- _Exercise goal_: The entries below contain a line with "obj.parent = None" and a line with "return (low + high) / 2". Retype exactly everything from the first down to the second, both included, and nothing else.

- _Records to use_:
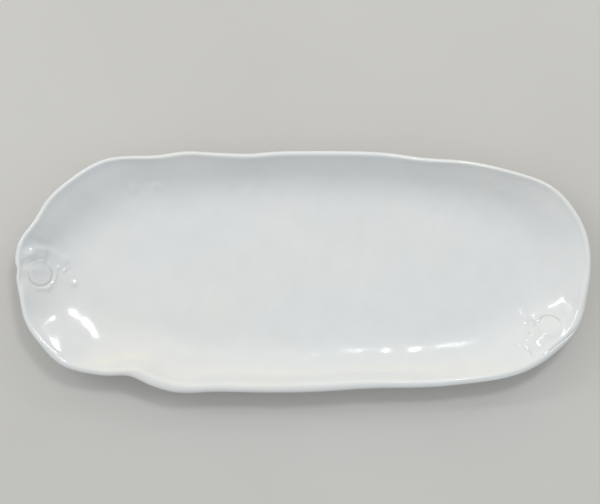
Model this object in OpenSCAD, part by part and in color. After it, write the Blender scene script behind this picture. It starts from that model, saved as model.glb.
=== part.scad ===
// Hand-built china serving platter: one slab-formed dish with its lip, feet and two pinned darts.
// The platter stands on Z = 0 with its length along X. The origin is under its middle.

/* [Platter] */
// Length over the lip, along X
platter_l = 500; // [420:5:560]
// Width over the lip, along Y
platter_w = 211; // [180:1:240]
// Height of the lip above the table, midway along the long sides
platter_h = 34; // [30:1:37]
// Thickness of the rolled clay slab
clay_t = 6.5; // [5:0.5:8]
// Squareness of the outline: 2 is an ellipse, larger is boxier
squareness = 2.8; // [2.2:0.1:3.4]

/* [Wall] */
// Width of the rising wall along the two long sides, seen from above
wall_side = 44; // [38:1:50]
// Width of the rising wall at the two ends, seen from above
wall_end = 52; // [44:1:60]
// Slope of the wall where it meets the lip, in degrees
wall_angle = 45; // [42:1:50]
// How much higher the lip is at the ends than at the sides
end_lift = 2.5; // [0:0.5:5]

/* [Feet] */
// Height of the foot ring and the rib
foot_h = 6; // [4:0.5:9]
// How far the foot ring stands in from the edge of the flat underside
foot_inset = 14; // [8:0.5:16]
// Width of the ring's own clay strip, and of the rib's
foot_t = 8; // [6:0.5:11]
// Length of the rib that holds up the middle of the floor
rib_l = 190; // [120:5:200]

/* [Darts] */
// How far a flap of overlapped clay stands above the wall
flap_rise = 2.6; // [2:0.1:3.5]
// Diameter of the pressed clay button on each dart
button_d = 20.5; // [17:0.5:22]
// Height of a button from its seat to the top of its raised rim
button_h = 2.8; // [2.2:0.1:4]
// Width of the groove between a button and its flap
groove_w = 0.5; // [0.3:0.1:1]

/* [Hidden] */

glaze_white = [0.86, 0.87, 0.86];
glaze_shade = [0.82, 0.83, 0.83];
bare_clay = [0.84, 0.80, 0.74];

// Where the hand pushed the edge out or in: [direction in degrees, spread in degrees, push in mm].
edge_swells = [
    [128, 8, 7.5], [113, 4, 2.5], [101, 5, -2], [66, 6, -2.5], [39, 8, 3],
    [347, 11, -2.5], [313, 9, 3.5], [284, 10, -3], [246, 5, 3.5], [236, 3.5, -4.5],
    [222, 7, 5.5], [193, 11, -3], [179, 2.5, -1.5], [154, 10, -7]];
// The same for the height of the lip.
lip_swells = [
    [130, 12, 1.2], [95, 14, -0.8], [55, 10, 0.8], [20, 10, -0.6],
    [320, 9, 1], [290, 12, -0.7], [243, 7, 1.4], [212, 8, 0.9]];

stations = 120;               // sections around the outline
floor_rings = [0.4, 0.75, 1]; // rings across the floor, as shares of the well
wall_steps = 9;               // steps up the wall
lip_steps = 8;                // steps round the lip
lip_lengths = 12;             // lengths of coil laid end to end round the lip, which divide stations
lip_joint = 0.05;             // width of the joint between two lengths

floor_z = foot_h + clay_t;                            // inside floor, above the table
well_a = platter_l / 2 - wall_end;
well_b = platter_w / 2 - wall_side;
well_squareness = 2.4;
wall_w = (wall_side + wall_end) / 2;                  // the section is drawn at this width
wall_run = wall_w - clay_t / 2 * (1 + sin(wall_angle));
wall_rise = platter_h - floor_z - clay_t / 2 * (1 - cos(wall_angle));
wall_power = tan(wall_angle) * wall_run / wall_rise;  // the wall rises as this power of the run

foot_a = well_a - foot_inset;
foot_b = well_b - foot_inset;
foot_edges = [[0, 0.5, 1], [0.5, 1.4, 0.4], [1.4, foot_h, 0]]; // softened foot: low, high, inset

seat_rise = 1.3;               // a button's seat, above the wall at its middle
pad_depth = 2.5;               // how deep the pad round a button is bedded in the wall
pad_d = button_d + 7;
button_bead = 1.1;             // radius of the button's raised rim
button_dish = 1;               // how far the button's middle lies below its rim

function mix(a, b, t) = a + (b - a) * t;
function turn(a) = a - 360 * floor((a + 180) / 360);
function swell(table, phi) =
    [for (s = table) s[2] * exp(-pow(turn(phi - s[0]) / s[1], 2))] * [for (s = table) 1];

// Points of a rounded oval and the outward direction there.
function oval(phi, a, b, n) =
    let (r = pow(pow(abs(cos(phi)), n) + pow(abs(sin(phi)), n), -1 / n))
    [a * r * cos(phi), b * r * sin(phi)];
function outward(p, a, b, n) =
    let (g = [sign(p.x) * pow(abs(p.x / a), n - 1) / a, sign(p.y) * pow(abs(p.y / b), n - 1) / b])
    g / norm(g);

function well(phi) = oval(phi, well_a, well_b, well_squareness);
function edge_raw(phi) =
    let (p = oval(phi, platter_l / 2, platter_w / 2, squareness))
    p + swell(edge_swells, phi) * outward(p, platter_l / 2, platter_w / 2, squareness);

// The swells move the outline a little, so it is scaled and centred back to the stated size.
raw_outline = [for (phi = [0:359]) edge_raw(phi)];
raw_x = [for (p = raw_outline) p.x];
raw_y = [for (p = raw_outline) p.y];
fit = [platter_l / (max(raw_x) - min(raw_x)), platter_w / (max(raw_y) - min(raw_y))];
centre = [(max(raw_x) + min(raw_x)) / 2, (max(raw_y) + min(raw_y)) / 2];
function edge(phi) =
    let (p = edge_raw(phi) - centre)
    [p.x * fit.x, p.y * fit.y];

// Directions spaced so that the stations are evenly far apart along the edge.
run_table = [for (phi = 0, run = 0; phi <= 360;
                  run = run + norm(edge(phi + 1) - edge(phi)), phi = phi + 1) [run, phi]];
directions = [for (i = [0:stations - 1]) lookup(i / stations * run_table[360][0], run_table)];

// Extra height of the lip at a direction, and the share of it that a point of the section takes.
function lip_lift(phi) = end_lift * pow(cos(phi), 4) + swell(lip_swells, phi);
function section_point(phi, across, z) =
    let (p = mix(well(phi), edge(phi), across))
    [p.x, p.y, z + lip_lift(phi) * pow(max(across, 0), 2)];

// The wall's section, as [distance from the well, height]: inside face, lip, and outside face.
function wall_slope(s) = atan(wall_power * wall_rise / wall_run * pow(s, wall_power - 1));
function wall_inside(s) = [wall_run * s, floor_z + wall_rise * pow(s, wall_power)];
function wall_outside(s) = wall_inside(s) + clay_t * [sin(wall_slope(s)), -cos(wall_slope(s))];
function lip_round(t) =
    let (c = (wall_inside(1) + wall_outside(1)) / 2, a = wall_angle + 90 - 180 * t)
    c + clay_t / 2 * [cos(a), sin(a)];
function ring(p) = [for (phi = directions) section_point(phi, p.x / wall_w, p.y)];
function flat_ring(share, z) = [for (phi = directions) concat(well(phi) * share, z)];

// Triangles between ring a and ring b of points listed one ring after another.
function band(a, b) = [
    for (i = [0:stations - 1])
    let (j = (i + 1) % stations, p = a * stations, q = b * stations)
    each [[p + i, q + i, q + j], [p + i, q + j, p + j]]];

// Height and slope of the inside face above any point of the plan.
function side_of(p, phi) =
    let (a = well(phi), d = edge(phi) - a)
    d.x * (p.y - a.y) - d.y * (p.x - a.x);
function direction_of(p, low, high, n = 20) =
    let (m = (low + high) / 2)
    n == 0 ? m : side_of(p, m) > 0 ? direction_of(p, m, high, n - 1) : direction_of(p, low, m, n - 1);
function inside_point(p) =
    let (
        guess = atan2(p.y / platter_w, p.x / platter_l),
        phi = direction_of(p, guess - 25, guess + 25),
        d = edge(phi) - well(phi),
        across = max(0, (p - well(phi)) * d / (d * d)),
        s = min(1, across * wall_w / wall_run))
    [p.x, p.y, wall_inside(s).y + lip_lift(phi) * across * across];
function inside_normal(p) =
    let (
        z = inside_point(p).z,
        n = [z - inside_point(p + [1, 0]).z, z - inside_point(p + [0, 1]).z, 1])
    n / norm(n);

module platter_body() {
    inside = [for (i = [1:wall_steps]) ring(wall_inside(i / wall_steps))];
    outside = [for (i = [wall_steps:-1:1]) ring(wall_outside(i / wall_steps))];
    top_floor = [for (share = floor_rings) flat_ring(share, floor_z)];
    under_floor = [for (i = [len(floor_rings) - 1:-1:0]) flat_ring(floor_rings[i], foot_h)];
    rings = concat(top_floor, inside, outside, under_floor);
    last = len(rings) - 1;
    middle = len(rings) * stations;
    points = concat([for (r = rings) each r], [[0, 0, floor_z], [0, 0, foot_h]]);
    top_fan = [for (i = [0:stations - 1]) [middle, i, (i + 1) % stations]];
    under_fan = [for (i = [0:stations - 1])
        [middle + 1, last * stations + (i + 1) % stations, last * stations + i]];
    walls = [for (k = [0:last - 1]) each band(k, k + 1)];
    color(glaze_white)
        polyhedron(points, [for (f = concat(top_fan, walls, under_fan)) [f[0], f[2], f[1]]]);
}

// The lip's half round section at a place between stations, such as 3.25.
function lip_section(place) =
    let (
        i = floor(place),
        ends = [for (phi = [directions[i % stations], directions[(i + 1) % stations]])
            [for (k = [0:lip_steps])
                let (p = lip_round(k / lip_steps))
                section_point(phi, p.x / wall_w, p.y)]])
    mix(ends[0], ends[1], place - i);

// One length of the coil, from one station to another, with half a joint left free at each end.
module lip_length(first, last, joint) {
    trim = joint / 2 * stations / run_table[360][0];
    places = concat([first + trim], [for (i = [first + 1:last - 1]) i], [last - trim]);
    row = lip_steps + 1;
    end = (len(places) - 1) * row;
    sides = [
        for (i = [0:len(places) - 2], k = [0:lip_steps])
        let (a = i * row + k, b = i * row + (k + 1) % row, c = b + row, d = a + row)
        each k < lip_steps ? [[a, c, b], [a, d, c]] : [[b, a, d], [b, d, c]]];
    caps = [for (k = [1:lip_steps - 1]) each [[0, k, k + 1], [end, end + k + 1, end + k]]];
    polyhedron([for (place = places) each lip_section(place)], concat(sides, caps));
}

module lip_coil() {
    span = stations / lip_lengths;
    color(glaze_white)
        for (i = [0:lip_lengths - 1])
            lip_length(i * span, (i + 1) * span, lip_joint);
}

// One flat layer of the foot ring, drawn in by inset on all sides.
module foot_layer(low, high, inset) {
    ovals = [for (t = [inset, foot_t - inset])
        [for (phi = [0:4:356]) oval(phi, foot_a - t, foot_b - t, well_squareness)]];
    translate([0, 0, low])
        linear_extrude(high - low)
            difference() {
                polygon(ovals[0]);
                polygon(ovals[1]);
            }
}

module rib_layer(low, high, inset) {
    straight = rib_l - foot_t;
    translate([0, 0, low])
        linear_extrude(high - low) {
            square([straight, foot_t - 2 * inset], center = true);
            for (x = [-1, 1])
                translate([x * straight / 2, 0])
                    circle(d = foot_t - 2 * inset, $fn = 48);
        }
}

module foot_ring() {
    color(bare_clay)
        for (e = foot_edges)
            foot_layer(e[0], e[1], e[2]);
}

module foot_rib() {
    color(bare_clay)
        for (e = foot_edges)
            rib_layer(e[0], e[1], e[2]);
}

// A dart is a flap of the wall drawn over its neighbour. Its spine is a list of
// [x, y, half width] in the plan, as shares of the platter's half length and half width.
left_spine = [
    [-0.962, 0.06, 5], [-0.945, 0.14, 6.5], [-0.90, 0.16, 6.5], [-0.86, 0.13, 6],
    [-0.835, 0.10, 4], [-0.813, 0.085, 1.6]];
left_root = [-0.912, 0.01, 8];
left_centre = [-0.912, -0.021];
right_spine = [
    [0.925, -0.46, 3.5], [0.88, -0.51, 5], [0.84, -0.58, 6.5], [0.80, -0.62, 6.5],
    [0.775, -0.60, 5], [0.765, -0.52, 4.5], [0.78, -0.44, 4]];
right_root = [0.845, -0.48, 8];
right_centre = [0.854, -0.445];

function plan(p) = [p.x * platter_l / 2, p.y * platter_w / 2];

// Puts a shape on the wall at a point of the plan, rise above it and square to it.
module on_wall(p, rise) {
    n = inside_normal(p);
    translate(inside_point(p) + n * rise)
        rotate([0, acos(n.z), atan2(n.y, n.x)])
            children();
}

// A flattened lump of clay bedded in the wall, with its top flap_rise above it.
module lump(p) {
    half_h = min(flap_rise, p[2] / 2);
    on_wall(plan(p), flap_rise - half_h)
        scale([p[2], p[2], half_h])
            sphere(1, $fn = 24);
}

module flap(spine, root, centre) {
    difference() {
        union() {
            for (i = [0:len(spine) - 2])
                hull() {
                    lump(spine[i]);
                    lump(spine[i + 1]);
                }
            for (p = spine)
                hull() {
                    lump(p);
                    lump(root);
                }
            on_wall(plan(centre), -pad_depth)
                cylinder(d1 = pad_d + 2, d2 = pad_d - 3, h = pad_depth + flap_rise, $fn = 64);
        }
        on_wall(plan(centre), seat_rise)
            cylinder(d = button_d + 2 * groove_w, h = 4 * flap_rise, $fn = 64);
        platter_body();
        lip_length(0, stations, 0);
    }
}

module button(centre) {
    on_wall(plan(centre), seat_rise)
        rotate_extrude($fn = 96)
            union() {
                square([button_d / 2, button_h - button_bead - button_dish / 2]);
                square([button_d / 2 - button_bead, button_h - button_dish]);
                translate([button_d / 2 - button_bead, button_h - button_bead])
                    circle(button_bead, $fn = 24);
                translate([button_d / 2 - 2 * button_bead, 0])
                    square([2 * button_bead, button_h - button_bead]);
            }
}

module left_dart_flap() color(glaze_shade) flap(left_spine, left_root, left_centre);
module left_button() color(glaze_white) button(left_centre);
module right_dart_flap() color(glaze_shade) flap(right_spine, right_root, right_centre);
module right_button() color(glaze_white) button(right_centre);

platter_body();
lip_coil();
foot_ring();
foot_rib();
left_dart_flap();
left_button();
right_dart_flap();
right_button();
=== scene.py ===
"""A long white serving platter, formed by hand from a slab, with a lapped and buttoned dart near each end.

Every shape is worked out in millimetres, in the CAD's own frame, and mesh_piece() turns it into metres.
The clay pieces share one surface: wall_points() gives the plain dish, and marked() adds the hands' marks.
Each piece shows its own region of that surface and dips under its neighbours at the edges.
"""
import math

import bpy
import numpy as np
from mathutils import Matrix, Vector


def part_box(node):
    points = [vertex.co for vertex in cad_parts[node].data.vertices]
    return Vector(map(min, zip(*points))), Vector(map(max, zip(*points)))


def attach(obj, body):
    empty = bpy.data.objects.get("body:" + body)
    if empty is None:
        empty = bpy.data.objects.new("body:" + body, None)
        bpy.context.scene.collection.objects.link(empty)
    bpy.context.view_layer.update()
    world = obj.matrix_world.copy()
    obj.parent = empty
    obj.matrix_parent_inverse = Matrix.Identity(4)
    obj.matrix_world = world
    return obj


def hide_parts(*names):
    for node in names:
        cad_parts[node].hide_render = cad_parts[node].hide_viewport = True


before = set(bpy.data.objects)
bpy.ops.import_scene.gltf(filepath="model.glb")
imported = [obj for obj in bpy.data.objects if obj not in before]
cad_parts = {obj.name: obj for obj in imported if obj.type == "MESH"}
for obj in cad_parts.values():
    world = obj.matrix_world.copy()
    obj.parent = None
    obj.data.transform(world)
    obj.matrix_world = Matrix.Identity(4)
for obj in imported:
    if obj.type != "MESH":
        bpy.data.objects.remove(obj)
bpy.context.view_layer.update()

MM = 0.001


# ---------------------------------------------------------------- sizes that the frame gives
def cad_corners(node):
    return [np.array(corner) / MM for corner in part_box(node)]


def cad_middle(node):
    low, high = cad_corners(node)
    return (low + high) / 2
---
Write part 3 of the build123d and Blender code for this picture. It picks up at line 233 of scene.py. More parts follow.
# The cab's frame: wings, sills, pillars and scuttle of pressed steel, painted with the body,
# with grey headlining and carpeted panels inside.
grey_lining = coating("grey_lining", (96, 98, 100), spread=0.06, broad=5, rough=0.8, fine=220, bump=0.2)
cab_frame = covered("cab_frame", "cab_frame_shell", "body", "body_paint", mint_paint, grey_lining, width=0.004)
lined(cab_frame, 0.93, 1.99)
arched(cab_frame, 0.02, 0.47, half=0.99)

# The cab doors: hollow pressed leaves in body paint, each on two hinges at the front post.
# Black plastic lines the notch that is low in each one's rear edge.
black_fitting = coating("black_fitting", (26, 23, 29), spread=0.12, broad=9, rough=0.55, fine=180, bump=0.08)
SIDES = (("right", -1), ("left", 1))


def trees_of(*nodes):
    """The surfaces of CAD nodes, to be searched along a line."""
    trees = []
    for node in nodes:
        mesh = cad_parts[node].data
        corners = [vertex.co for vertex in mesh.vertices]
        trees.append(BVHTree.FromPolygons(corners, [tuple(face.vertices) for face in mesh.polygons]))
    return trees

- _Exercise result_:
    obj.parent = None
    obj.data.transform(world)
    obj.matrix_world = Matrix.Identity(4)
for obj in imported:
    if obj.type != "MESH":
        bpy.data.objects.remove(obj)
bpy.context.view_layer.update()

MM = 0.001


# ---------------------------------------------------------------- sizes that the frame gives
def cad_corners(node):
    return [np.array(corner) / MM for corner in part_box(node)]


def cad_middle(node):
    low, high = cad_corners(node)
    return (low + high) / 2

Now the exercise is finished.